■ Written request: Produce word for word the lines of the data below running from the one that has "from its wide end" to the one that has "mouth = next(m", inclusive, and no others.

■ The records:
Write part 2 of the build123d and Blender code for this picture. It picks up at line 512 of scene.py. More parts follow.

==

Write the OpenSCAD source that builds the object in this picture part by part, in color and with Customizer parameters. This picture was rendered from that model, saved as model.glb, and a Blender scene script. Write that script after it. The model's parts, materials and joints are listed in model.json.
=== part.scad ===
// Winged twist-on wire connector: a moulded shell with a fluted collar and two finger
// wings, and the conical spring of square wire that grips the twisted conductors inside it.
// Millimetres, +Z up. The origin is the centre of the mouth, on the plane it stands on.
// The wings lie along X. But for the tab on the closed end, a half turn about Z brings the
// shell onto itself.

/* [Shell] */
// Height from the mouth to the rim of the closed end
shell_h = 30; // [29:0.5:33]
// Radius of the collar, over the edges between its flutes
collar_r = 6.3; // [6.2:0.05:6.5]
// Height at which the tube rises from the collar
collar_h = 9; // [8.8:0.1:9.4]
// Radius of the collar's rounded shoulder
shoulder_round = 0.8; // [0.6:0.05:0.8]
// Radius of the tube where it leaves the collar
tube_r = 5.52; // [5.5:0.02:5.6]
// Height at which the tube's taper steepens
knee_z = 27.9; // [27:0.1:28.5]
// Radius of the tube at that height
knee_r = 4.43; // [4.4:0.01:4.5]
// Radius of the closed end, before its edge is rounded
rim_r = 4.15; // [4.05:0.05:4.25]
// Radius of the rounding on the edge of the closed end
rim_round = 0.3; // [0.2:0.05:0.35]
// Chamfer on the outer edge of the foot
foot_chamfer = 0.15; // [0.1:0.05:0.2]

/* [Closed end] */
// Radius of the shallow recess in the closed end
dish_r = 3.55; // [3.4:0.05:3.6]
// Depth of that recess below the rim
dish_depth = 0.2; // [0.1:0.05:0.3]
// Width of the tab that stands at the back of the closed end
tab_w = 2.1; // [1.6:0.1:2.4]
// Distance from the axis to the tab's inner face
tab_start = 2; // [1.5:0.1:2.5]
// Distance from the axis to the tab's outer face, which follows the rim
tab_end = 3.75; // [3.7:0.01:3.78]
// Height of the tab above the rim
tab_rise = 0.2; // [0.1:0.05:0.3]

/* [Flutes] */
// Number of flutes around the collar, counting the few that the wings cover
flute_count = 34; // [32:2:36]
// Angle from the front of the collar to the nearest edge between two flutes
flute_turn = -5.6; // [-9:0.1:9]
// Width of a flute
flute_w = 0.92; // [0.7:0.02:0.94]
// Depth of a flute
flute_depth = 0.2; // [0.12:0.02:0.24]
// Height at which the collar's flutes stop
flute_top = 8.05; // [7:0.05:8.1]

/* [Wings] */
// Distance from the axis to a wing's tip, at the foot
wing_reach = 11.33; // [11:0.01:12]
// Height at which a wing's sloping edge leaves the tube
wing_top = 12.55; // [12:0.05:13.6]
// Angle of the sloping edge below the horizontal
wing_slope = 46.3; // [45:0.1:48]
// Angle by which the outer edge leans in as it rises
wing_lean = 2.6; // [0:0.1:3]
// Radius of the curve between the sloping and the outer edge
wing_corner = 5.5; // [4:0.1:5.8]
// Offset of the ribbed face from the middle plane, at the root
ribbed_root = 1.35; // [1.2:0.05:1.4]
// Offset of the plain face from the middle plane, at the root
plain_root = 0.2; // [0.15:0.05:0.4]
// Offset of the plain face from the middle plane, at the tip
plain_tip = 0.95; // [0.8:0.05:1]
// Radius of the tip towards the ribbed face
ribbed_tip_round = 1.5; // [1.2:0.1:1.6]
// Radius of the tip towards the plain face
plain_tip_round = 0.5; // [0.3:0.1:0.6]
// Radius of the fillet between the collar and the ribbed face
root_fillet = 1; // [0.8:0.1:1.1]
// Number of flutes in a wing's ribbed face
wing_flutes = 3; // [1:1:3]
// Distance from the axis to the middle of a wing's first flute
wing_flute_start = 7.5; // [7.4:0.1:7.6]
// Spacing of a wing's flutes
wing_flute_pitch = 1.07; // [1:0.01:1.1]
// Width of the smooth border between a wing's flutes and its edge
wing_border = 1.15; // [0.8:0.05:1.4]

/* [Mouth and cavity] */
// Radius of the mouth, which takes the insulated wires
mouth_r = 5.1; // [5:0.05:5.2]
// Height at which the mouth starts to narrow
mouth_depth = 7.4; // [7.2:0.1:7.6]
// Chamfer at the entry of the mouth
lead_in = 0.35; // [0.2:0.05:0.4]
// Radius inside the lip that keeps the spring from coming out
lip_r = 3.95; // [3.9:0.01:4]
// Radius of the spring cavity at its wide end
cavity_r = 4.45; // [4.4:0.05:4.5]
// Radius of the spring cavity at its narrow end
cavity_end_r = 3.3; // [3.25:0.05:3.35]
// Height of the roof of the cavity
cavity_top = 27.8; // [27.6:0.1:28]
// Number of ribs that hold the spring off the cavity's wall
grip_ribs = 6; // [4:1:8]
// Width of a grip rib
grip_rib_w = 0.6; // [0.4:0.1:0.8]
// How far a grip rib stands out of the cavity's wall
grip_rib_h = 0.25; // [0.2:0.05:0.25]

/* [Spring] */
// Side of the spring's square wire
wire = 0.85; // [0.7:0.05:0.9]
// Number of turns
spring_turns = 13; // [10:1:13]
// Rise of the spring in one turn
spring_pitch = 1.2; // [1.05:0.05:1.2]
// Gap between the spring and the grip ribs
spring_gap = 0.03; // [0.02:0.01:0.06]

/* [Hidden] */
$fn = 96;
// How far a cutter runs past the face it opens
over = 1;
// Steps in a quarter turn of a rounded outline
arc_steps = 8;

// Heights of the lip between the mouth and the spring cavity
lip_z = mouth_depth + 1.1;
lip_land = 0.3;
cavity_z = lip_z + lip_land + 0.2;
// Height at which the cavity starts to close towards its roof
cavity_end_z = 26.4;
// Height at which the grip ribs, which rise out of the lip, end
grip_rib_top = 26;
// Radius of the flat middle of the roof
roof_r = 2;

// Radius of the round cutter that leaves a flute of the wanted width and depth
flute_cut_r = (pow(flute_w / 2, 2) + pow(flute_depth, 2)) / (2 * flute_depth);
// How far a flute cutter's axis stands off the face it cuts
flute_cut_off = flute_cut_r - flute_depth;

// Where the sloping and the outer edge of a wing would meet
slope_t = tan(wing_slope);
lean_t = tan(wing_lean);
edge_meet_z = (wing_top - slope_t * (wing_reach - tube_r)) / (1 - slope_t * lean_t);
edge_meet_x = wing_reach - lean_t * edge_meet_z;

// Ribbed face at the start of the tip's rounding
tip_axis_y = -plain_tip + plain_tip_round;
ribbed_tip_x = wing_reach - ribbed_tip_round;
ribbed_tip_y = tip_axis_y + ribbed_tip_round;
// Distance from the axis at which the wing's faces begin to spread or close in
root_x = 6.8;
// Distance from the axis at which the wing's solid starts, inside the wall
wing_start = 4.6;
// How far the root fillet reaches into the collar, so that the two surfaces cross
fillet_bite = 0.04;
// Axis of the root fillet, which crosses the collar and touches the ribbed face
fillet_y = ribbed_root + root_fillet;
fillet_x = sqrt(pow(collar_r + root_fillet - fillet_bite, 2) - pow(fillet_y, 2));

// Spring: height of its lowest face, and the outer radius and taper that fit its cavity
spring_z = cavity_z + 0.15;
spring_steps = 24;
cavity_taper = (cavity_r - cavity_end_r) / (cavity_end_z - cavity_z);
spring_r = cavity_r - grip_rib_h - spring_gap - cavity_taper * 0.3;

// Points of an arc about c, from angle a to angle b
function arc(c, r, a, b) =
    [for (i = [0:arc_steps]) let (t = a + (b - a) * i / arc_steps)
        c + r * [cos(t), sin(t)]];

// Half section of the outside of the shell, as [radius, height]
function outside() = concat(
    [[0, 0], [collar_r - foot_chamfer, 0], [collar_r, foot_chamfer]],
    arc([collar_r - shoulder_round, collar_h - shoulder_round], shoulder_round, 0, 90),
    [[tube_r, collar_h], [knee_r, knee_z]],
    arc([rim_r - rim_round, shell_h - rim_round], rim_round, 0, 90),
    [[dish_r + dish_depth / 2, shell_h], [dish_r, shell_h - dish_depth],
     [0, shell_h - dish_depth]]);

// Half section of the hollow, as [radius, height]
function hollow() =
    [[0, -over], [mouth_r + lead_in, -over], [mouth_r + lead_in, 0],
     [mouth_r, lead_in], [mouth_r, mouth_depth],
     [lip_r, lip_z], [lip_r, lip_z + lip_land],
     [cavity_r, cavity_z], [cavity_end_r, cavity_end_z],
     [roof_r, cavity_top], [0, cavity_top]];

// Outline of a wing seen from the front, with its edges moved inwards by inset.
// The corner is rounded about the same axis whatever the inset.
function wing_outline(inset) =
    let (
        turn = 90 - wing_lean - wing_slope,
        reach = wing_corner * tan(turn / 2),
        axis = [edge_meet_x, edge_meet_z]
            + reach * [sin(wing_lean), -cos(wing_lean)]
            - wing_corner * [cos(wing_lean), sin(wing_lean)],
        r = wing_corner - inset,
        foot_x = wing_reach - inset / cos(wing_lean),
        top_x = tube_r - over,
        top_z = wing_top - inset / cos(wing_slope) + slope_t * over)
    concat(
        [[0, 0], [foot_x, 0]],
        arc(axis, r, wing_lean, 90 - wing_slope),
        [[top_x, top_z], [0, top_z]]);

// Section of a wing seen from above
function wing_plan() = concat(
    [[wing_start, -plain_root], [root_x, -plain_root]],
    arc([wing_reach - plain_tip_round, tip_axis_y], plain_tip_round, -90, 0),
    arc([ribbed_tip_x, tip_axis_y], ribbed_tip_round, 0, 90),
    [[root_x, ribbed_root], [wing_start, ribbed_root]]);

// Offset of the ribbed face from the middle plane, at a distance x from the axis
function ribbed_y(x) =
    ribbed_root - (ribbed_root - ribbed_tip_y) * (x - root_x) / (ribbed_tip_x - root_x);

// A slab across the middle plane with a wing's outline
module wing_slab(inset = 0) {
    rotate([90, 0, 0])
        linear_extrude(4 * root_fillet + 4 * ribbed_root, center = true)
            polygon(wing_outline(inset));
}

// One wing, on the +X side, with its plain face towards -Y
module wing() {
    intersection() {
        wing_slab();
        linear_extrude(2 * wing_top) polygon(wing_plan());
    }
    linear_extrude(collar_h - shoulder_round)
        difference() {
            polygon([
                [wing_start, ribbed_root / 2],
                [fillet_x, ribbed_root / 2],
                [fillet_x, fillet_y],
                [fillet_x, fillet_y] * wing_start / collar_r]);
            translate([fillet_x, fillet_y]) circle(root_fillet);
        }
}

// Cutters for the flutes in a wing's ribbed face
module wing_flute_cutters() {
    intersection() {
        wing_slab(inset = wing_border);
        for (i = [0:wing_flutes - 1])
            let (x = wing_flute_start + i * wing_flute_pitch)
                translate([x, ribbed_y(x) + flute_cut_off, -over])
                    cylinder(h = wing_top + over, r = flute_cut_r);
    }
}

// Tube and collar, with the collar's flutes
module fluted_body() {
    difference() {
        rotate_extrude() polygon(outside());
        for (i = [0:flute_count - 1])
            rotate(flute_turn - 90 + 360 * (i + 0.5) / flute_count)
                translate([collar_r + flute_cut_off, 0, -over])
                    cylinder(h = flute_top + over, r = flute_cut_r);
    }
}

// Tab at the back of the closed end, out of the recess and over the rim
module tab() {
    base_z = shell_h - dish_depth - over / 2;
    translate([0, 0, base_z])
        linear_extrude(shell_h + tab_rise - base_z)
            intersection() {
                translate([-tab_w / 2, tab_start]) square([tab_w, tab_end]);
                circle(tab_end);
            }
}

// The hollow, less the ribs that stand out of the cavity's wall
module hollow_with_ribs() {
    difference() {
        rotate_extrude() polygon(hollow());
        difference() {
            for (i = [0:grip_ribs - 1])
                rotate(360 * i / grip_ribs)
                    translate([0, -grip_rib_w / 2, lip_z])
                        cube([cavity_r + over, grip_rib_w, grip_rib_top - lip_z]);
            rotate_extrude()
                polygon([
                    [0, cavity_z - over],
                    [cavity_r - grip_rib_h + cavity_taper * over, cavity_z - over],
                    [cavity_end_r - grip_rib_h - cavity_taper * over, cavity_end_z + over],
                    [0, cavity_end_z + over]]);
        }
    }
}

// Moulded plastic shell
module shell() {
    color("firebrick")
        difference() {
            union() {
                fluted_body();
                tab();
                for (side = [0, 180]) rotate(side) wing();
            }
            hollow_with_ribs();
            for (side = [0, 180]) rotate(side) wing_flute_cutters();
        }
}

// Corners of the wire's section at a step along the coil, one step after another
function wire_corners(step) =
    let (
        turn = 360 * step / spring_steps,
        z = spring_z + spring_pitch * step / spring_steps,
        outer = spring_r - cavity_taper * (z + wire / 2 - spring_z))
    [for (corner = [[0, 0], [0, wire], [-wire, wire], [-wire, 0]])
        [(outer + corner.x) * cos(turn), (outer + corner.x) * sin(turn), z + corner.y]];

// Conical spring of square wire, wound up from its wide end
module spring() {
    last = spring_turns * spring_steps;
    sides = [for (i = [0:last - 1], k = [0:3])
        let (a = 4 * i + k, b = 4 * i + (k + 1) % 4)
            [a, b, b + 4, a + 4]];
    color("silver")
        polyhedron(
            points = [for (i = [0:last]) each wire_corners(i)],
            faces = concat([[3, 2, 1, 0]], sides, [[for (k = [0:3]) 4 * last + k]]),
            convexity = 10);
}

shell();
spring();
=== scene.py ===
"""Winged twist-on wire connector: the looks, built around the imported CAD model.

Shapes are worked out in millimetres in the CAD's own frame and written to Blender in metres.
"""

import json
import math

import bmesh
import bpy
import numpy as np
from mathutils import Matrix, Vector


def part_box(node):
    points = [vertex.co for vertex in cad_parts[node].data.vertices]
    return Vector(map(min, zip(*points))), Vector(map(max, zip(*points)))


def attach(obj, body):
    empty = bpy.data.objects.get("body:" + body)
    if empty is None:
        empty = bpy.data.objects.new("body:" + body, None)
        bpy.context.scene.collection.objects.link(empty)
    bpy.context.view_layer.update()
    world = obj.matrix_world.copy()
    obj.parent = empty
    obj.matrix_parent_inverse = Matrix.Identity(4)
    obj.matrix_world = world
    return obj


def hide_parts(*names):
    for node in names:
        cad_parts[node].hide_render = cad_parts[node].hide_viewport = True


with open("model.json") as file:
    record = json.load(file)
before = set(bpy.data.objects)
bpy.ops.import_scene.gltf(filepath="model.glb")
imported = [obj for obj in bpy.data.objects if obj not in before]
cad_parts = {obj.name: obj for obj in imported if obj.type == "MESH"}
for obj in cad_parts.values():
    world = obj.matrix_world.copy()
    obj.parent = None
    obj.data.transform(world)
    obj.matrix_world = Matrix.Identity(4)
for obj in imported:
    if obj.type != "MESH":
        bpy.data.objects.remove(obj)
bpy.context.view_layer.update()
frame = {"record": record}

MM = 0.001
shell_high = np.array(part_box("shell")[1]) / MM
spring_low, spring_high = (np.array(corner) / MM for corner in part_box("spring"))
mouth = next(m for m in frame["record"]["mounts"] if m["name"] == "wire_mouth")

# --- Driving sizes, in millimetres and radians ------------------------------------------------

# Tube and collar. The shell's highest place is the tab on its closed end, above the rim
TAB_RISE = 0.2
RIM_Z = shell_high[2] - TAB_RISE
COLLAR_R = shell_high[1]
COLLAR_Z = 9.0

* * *

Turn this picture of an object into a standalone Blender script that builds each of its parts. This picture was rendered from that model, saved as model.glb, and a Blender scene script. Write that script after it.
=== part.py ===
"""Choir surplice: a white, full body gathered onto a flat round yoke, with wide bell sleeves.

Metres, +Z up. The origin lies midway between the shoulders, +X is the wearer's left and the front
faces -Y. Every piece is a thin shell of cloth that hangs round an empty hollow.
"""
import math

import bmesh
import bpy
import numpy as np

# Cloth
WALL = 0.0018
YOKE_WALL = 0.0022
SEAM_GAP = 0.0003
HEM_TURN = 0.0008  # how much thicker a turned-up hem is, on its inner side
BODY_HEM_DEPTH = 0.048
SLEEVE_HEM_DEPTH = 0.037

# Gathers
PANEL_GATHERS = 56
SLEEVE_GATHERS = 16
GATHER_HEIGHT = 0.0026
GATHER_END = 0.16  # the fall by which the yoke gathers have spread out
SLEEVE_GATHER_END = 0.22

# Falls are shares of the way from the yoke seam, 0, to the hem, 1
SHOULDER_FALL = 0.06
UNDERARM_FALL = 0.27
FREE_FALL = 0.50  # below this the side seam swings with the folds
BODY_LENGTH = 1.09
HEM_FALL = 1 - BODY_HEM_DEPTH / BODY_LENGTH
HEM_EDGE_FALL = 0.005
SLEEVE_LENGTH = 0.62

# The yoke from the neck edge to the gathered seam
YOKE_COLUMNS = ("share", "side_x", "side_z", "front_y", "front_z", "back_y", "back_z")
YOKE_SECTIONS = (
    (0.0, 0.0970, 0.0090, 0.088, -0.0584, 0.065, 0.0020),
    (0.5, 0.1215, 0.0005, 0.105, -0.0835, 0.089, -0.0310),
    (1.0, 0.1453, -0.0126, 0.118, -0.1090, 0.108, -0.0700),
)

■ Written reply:
// Conical spring of square wire, wound up from its wide end
module spring() {
    last = spring_turns * spring_steps;
    sides = [for (i = [0:last - 1], k = [0:3])
        let (a = 4 * i + k, b = 4 * i + (k + 1) % 4)
            [a, b, b + 4, a + 4]];
    color("silver")
        polyhedron(
            points = [for (i = [0:last]) each wire_corners(i)],
            faces = concat([[3, 2, 1, 0]], sides, [[for (k = [0:3]) 4 * last + k]]),
            convexity = 10);
}

shell();
spring();
=== scene.py ===
"""Winged twist-on wire connector: the looks, built around the imported CAD model.

Shapes are worked out in millimetres in the CAD's own frame and written to Blender in metres.
"""

import json
import math

import bmesh
import bpy
import numpy as np
from mathutils import Matrix, Vector


def part_box(node):
    points = [vertex.co for vertex in cad_parts[node].data.vertices]
    return Vector(map(min, zip(*points))), Vector(map(max, zip(*points)))


def attach(obj, body):
    empty = bpy.data.objects.get("body:" + body)
    if empty is None:
        empty = bpy.data.objects.new("body:" + body, None)
        bpy.context.scene.collection.objects.link(empty)
    bpy.context.view_layer.update()
    world = obj.matrix_world.copy()
    obj.parent = empty
    obj.matrix_parent_inverse = Matrix.Identity(4)
    obj.matrix_world = world
    return obj


def hide_parts(*names):
    for node in names:
        cad_parts[node].hide_render = cad_parts[node].hide_viewport = True


with open("model.json") as file:
    record = json.load(file)
before = set(bpy.data.objects)
bpy.ops.import_scene.gltf(filepath="model.glb")
imported = [obj for obj in bpy.data.objects if obj not in before]
cad_parts = {obj.name: obj for obj in imported if obj.type == "MESH"}
for obj in cad_parts.values():
    world = obj.matrix_world.copy()
    obj.parent = None
    obj.data.transform(world)
    obj.matrix_world = Matrix.Identity(4)
for obj in imported:
    if obj.type != "MESH":
        bpy.data.objects.remove(obj)
bpy.context.view_layer.update()
frame = {"record": record}

MM = 0.001
shell_high = np.array(part_box("shell")[1]) / MM
spring_low, spring_high = (np.array(corner) / MM for corner in part_box("spring"))
mouth = next(m for m in frame["record"]["mounts"] if m["name"] == "wire_mouth")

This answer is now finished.